The controlling legal principles are familiar. In Gathemann v. City of Chicago (1914), 263 Ill. 292, 298, the court said:
"The contention of appellant that he is entitled to extra compensation because of the promise of the chairman of the finance committee cannot be sustained. Promises to pay a municipal officer an extra fee or sum beyond that fixed by law are not binding upon the municipality, even though he rendered the services and exercised a greater degree of diligence than could legally have been required of him. 1 Dillon on Mun. Corp. (5th ed.) sec. 427; City of Decatur v. Vermillion, supra [ 77 Ill. 315]; May v. City of Chicago, supra [ 222 Ill. 595].
A further reason exists why appellant cannot recover in this case. The record shows that no appropriation for the appellant's overtime work as foreman was made. It was impossible, therefore, for city officials to create a liability against the city for that work. May v. City of Chicago, supra, and cases cited."

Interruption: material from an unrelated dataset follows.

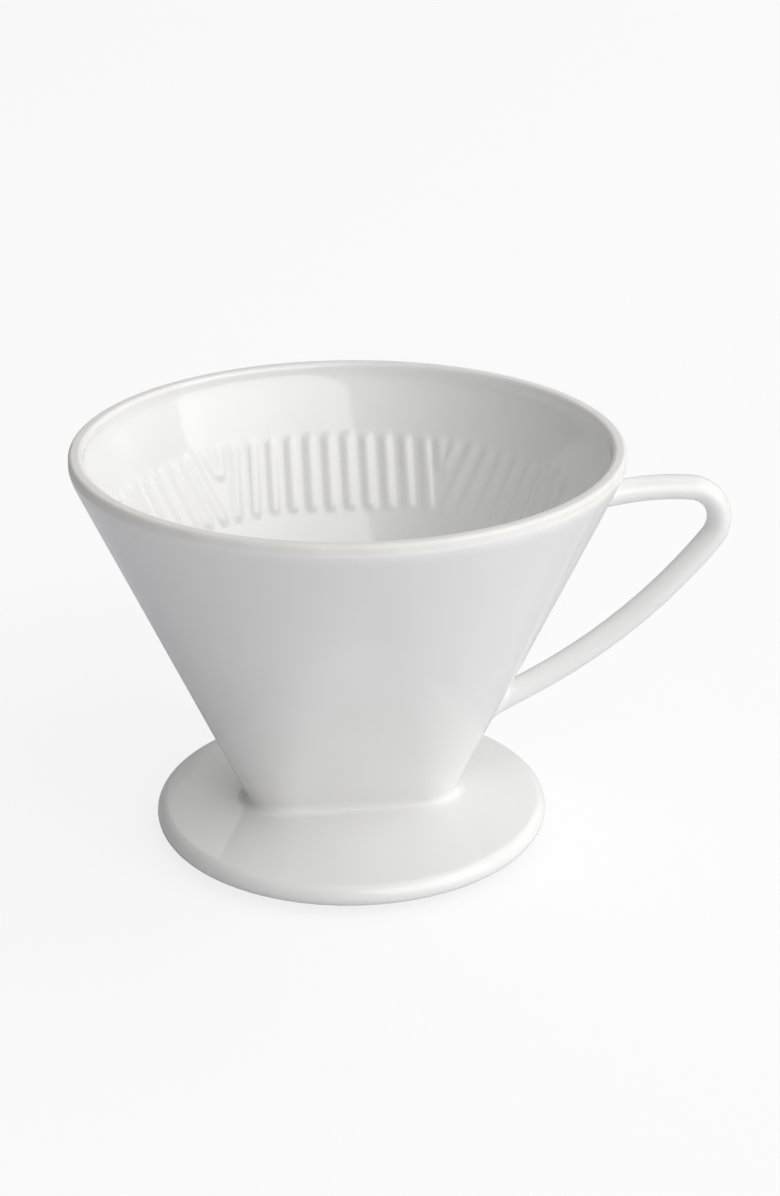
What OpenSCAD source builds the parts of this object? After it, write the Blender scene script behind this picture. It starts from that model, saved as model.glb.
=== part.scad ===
// Porcelain pour over dripper: a wedge-shaped filter funnel on a round saucer, with a loop handle.
// Millimetres. +Z is up and +X points along the funnel's long foot, towards the handle.
// The origin is the centre of the face that the dripper rests on.

/* [Funnel] */
// Outside diameter of the mouth
mouth_d = 135; // [125:1:145]
// Height of the mouth's edge above the underside of the plate
mouth_height = 101; // [95:1:110]
// Thickness of the funnel's wall
wall = 3.5; // [3:0.1:4]
// Outside length of the funnel's foot, where it meets the plate
foot_length = 53; // [50:1:58]
// Outside width of the funnel's foot, where it meets the plate
foot_width = 18; // [17:0.5:20]
// Height of the rounded, unglazed edge of the mouth
lip_height = 3.5; // [3:0.1:4]

/* [Drain] */
// Thickness of the funnel's floor
floor_t = 3; // [2.5:0.1:4]
// Diameter of each drip hole
drip_hole_d = 4; // [3:0.1:4.5]
// Number of drip holes along the floor
drip_holes = 3; // [1:2:3]
// Distance between drip holes
drip_pitch = 14; // [12:0.5:16]
// Width of the slot through the plate under the holes
drain_slot_width = 9; // [8:0.5:10]

/* [Ribs] */
// Distance between neighbouring upright ribs
rib_pitch = 5.1; // [5:0.05:5.4]
// Width of a rib
rib_width = 2.4; // [2:0.1:3]
// How far a rib stands out from the wall
rib_depth = 0.9; // [0.6:0.1:1.1]
// Height of the lower end of the ribs above the underside of the plate
rib_low = 65; // [60:1:68]
// Height of the upper end of the ribs above the underside of the plate
rib_high = 85.5; // [82:0.5:88]

/* [Saucer] */
// Diameter of the plate
plate_d = 100; // [95:1:110]
// Thickness of the plate
plate_t = 5.5; // [5:0.1:6.5]
// Outside diameter of the ring under the plate
ring_d = 64; // [60:1:70]
// Height of the ring under the plate
ring_h = 2.5; // [2:0.1:3]
// Width of the ring's resting face
ring_w = 4; // [3:0.5:5]
// How far the slip fillet spreads from the funnel's foot
fillet = 3; // [2:0.5:4]

/* [Handle] */
// Thickness of the handle, seen from the side
handle_t = 6; // [5.5:0.1:6.5]
// Width of the handle, seen from above
handle_w = 8; // [7:0.1:9]
// Radius of the gentle arch at the top of the handle
arch_r = 70; // [65:1:75]
// Radius of the tight bend at the outer end
bend_r = 8.5; // [8:0.1:9]
// Radius of the long sweep back to the funnel
sweep_r = 140; // [130:1:150]

/* [Hidden] */

glaze_white = [0.91, 0.92, 0.93];
bare_clay = [0.89, 0.87, 0.83];
round_facets = 96;
rib_facets = 12;
hole_facets = 32;
arc_steps = 12;
clear = 1; // a cutting shape runs this far past what it cuts
sliver = 0.01; // thickness of the slices that a hull joins

// Heights of the main faces
plate_z = ring_h;
foot_z = plate_z + plate_t;
lip_z = plate_z + mouth_height - lip_height;
lip_r = mouth_d / 2;
lip_outer_round = 1;
lip_inner_round = 1.2;

// The funnel's plan at any height is a slot: two arcs of radius slot_r, centred slot_c to each side.
foot_r = foot_width / 2;
foot_c = foot_length / 2 - foot_r;
function rise(z) = (z - foot_z) / (lip_z - foot_z);
function slot_c(z) = max(0, foot_c * (1 - rise(z)));
function slot_r(z) = foot_r + (lip_r - foot_r) * rise(z);

// The point of the funnel's plan at height z, shrunk by inset: with a given x, or in a given direction
function point_at_x(x, z, inset) =
    let (r = slot_r(z) - inset, across = max(0, abs(x) - slot_c(z)))
    [x, sqrt(r * r - across * across), z];
function point_at_angle(angle, z, inset) =
    let (r = slot_r(z) - inset)
    [slot_c(z) + r * cos(angle), r * sin(angle), z];

// A rib is a round bar sunk in the wall so that rib_depth of it shows, rib_width across.
rib_r = (rib_width * rib_width / 4 + rib_depth * rib_depth) / (2 * rib_depth);
rib_inset = wall - (rib_r - rib_depth);
rib_z0 = plate_z + rib_low + rib_width / 2;
rib_z1 = plate_z + rib_high - rib_width / 2;
// Upright ribs on each side of the middle one
upright_ribs = 5;
// Slanted ribs in each quarter. They keep the same pitch along the wall. The first one's line goes through
// two angles around the end of the funnel, but it is short and meets a short upright rib in a V.
slanted_ribs = 9;
first_low_angle = 65.7;
first_high_angle = 55.8;
short_rib_pitches = 5.75;
short_rib_drop = 7.8;
short_rib_x = short_rib_pitches * rib_pitch;
short_rib_z = rib_z1 - short_rib_drop;
function first_angle(z) =
    first_high_angle + (first_low_angle - first_high_angle) * (rib_z1 - z) / (rib_z1 - rib_z0);
function slanted_point(i, z) =
    point_at_angle(first_angle(z) - i * rib_pitch / (slot_r(z) - wall) * 180 / PI, z, rib_inset);

// The handle's centre line: an arch, a bend and a sweep, end to end, each turning clockwise in the XZ plane
arch_gap = 0.5; // the arch starts this far outside the mouth's edge
arch_drop = 12.4; // and this far below the top of the glazed wall
arch_start = [lip_r + arch_gap, lip_z - arch_drop];
arch_dir = 8.5;
arch_turn = 14.5;
bend_turn = 122;
sweep_turn = 24;
// Each root runs from inside the wall to one end of the centre line, and is larger at the wall.
root_flare = 1.3;
upper_root_reach = 10;
lower_root_reach = 13;
section_sides = 24;
arch_steps = 4;
bend_steps = 12;
sweep_steps = 8;

// The point of a clockwise arc after a turn, and the arcs' starts, ends and directions
function on_arc(start, dir, turn, r) =
    start + r * [sin(dir) - sin(dir - turn), cos(dir - turn) - cos(dir)];
bend_dir = arch_dir - arch_turn;
sweep_dir = bend_dir - bend_turn;
end_dir = sweep_dir - sweep_turn;
bend_start = on_arc(arch_start, arch_dir, arch_turn, arch_r);
sweep_start = on_arc(bend_start, bend_dir, bend_turn, bend_r);
sweep_end = on_arc(sweep_start, sweep_dir, sweep_turn, sweep_r);

// Stations along the centre line, each a point and a direction, and the ring of the handle's section at one
function arc_stations(start, dir, turn, r, steps) =
    [for (i = [1 : steps])
        let (turned = turn * i / steps)
        [on_arc(start, dir, turned, r), dir - turned]];
handle_stations = concat(
    [[arch_start, arch_dir]],
    arc_stations(arch_start, arch_dir, arch_turn, arch_r, arch_steps),
    arc_stations(bend_start, bend_dir, bend_turn, bend_r, bend_steps),
    arc_stations(sweep_start, sweep_dir, sweep_turn, sweep_r, sweep_steps)
);
function handle_ring(station) =
    let (point = station[0], dir = station[1])
    [for (k = [0 : section_sides - 1])
        let (
            angle = k * 360 / section_sides,
            up = handle_t / 2 * cos(angle),
            across = handle_w / 2 * sin(angle)
        )
        [point[0] - up * sin(dir), across, point[1] + up * cos(dir)]];

// A thin slice of the funnel's plan at height z, shrunk by inset
module funnel_slice(z, inset) {
    for (side = [-1, 1])
        translate([side * slot_c(z), 0, z])
            cylinder(h = sliver, r = slot_r(z) - inset, $fn = round_facets);
}

// The funnel as one solid, shrunk by inset. It runs past the wall's foot, and past its top by a sliver.
module funnel_solid(inset) {
    hull() {
        funnel_slice(foot_z - clear, inset);
        funnel_slice(lip_z, inset);
    }
}

// Everything between two heights
module level_slab(z_low, z_high) {
    translate([-plate_d, -plate_d, z_low])
        cube([2 * plate_d, 2 * plate_d, z_high - z_low]);
}

module cone_wall() {
    color(glaze_white)
    intersection() {
        level_slab(foot_z, lip_z);
        difference() {
            funnel_solid(0);
            funnel_solid(wall);
        }
    }
}

// Points along an arc, counterclockwise
function arc_points(centre, r, start, turn) =
    [for (i = [0 : arc_steps])
        let (angle = start + turn * i / arc_steps)
        centre + r * [cos(angle), sin(angle)]];

// The unglazed edge of the mouth: upright, with a flat ground top and rounded corners
module rim_lip() {
    outer_centre = [lip_r - lip_outer_round, lip_height - lip_outer_round];
    inner_centre = [lip_r - wall + lip_inner_round, lip_height - lip_inner_round];
    color(bare_clay)
    translate([0, 0, lip_z])
    rotate_extrude($fn = round_facets)
        polygon(concat(
            [[lip_r - wall, 0], [lip_r, 0]],
            arc_points(outer_centre, lip_outer_round, 0, 90),
            arc_points(inner_centre, lip_inner_round, 90, 90)
        ));
}

module cone_floor() {
    color(glaze_white)
    difference() {
        intersection() {
            level_slab(foot_z, foot_z + floor_t);
            funnel_solid(wall);
        }
        for (i = [0 : drip_holes - 1])
            translate([(i - (drip_holes - 1) / 2) * drip_pitch, 0, foot_z - clear])
                cylinder(h = floor_t + 2 * clear, d = drip_hole_d, $fn = hole_facets);
    }
}

// A round-ended bar between two points
module rib(low, high) {
    hull()
        for (end = [low, high])
            translate(end) sphere(r = rib_r, $fn = rib_facets);
}

// An upright rib at x, from height z_low to the top of the ribs
module upright_rib(x, z_low) {
    rib(point_at_x(x, z_low, rib_inset), point_at_x(x, rib_z1, rib_inset));
}

// Upright ribs in the middle of the back wall
module upright_group() {
    color(glaze_white)
    intersection() {
        funnel_solid(wall);
        for (i = [-upright_ribs : upright_ribs])
            upright_rib(i * rib_pitch, rib_z0);
    }
}

// Slanted ribs around the back of the +X end, and the short upright rib that the first one meets
module slanted_group() {
    color(glaze_white)
    intersection() {
        funnel_solid(wall);
        union() {
            upright_rib(short_rib_x, short_rib_z);
            for (i = [0 : slanted_ribs - 1])
                rib(slanted_point(i, i == 0 ? short_rib_z : rib_z0), slanted_point(i, rib_z1));
        }
    }
}

module ribs_back() upright_group();
module ribs_front() mirror([0, 1, 0]) upright_group();
module ribs_back_right() slanted_group();
module ribs_back_left() mirror([1, 0, 0]) slanted_group();
module ribs_front_right() mirror([0, 1, 0]) slanted_group();
module ribs_front_left() rotate(180) slanted_group();

// A slot shape: two arcs of radius r, centred c to each side
module slot(c, r) {
    square([2 * c, 2 * r], center = true);
    for (side = [-1, 1])
        translate([side * c, 0]) circle(r = r, $fn = round_facets);
}

// A flat disc with a fully rounded edge and the drain slot through it
module base_plate() {
    edge_r = plate_t / 2;
    color(glaze_white)
    translate([0, 0, plate_z])
    difference() {
        rotate_extrude($fn = round_facets)
            polygon(concat(
                [[0, 0]],
                arc_points([plate_d / 2 - edge_r, edge_r], edge_r, -90, 180),
                [[0, plate_t]]
            ));
        translate([0, 0, -clear])
            linear_extrude(plate_t + 2 * clear)
                slot(foot_c, drain_slot_width / 2);
    }
}

module plate_ring() {
    color(bare_clay)
    rotate_extrude($fn = round_facets)
        translate([ring_d / 2 - ring_w, 0]) square([ring_w, ring_h]);
}

// Slip around the funnel's foot, spreading onto the plate
module foot_fillet() {
    color(glaze_white)
    difference() {
        hull() {
            for (side = [-1, 1])
                translate([side * foot_c, 0, foot_z])
                    cylinder(h = sliver, r = foot_r + fillet, $fn = round_facets);
            funnel_slice(foot_z + fillet, 0);
        }
        funnel_solid(0);
    }
}

// Outline of the handle's section: its thickness along X and its width along Y
module handle_section(scale_up) {
    step = 360 / section_sides;
    polygon([for (i = [0 : section_sides - 1])
        scale_up / 2 * [handle_t * cos(i * step), handle_w * sin(i * step)]]);
}

// The loop from one root to the other: the section swept along the three arcs
module handle() {
    rings = len(handle_stations);
    points = [for (station = handle_stations) each handle_ring(station)];
    sides = [for (i = [0 : rings - 2], k = [0 : section_sides - 1])
        let (next = (k + 1) % section_sides, here = i * section_sides, there = here + section_sides)
        [here + k, here + next, there + next, there + k]];
    caps = [
        [for (k = [section_sides - 1 : -1 : 0]) k],
        [for (k = [0 : section_sides - 1]) (rings - 1) * section_sides + k]
    ];
    color(glaze_white) polyhedron(points, concat(sides, caps));
}

// A thin slice of the handle, square to the direction dir, just past the point
module handle_slice(point, dir, scale_up) {
    translate([point[0], 0, point[1]])
    rotate([0, 90 - dir, 0])
    linear_extrude(sliver)
        handle_section(scale_up);
}

// The flared end of the handle, from one end of the centre line back into the wall
module handle_root(point, dir, reach) {
    color(glaze_white)
    difference() {
        hull() {
            handle_slice(point, dir, 1);
            handle_slice(point + reach * [cos(dir), sin(dir)], dir, root_flare);
        }
        funnel_solid(0);
    }
}

module handle_upper_root() handle_root(arch_start, arch_dir + 180, upper_root_reach);
module handle_lower_root() handle_root(sweep_end, end_dir, lower_root_reach);

cone_wall();
rim_lip();
cone_floor();
ribs_back();
ribs_front();
ribs_back_left();
ribs_back_right();
ribs_front_left();
ribs_front_right();
base_plate();
plate_ring();
foot_fillet();
handle();
handle_upper_root();
handle_lower_root();
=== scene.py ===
import math

import bmesh
import bpy
import numpy as np
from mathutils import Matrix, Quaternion, Vector


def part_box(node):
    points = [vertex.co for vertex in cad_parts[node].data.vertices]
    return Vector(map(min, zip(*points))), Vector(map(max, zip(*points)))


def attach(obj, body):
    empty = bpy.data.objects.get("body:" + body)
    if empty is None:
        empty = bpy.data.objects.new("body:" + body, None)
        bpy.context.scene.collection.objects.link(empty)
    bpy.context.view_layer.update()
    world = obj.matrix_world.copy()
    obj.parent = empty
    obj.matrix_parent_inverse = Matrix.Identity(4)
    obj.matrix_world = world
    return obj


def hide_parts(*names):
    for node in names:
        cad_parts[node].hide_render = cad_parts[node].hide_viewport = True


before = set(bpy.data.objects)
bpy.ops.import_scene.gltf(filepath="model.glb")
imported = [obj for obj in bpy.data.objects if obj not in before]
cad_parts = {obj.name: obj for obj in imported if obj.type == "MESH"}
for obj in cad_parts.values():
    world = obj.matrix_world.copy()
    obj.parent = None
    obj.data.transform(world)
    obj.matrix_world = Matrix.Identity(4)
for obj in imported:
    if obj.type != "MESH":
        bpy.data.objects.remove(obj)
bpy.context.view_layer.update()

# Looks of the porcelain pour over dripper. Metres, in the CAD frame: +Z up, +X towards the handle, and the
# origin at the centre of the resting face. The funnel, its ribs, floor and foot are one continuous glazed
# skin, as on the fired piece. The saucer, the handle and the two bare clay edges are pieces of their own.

MM = 0.001

# ---- Sizes read from the CAD nodes ---------------------------------------------------------------------

wall_low, wall_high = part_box("cone_wall")
_, lip_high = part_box("rim_lip")
_, floor_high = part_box("cone_floor")
_, fillet_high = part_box("foot_fillet")
plate_low, plate_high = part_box("base_plate")
ring_low, ring_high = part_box("plate_ring")
rib_low, rib_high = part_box("ribs_back")
loop_low, loop_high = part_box("handle")

FOOT_Z = wall_low.z
LIP_Z = wall_high.z
FUNNEL_H = LIP_Z - FOOT_Z
MOUTH_R = lip_high.x
FILLET = fillet_high.z - FOOT_Z
FOOT_R = fillet_high.y - FILLET
FOOT_C = fillet_high.x - fillet_high.y
FLOOR_Z = floor_high.z

# ---- Sizes of the details ------------------------------------------------------------------------------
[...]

Under section 8-1-7 of the Municipal Code (Ill. Rev. Stat. 1971, ch. 24, par. 8-1-7), any contract made without a prior appropriation is null and void. There can be no equitable estoppel because there was no justified reliance upon the part of the plaintiffs. ( Levin v. Civil Service Com. of Cook County (1972), 52 Ill.2d 516, 524-5.) Under the settled law of this State a public employee does not have a property interest in the continuance of any specific rate or method of compensation. Gathemann v. City of Chicago (1914), 263 Ill. 292.
The judgment of the circuit court of Cook County is reversed and the cause is remanded to that court with directions to dismiss the action.
Reversed and remanded, with directions.